**Directions for this task:** Every line containing the word "piece" needs to be found and copied.
....................
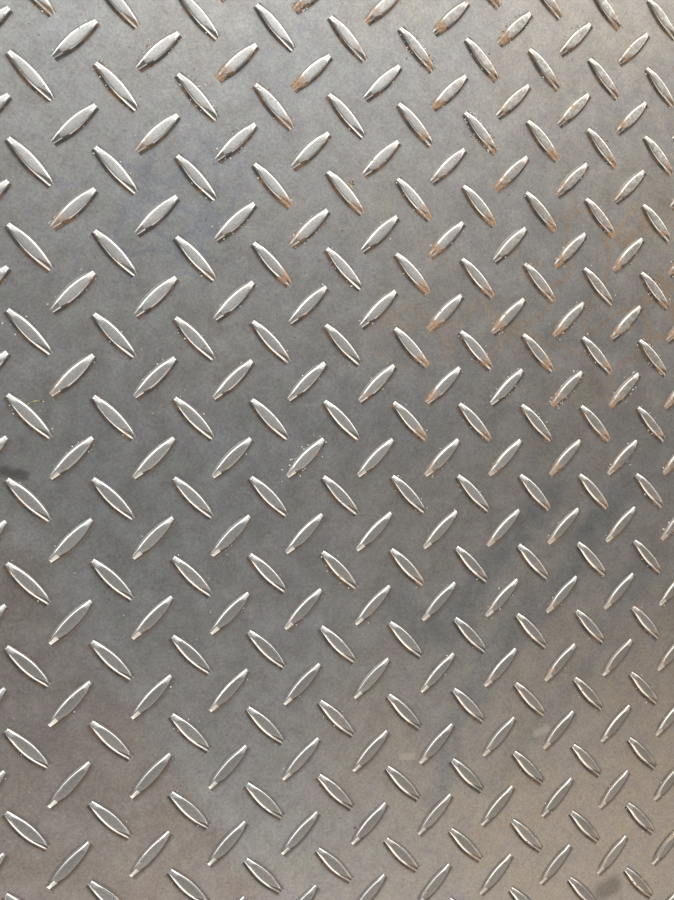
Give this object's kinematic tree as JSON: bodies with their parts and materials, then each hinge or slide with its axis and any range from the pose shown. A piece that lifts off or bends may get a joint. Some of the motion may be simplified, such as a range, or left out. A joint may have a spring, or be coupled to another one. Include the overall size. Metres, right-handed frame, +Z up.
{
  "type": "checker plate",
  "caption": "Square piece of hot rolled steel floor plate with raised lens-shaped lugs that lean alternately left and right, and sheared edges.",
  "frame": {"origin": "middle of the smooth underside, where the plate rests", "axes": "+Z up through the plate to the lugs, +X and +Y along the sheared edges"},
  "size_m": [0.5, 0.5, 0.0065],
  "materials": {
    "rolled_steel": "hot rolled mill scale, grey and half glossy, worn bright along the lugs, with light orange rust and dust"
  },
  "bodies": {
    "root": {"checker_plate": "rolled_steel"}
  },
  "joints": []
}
....................
**Full response:**
Give this object's kinematic tree as JSON: bodies with their parts and materials, then each hinge or slide with its axis and any range from the pose shown. A piece that lifts off or bends may get a joint. Some of the motion may be simplified, such as a range, or left out. A joint may have a spring, or be coupled to another one. Include the overall size. Metres, right-handed frame, +Z up.
  "caption": "Square piece of hot rolled steel floor plate with raised lens-shaped lugs that lean alternately left and right, and sheared edges.",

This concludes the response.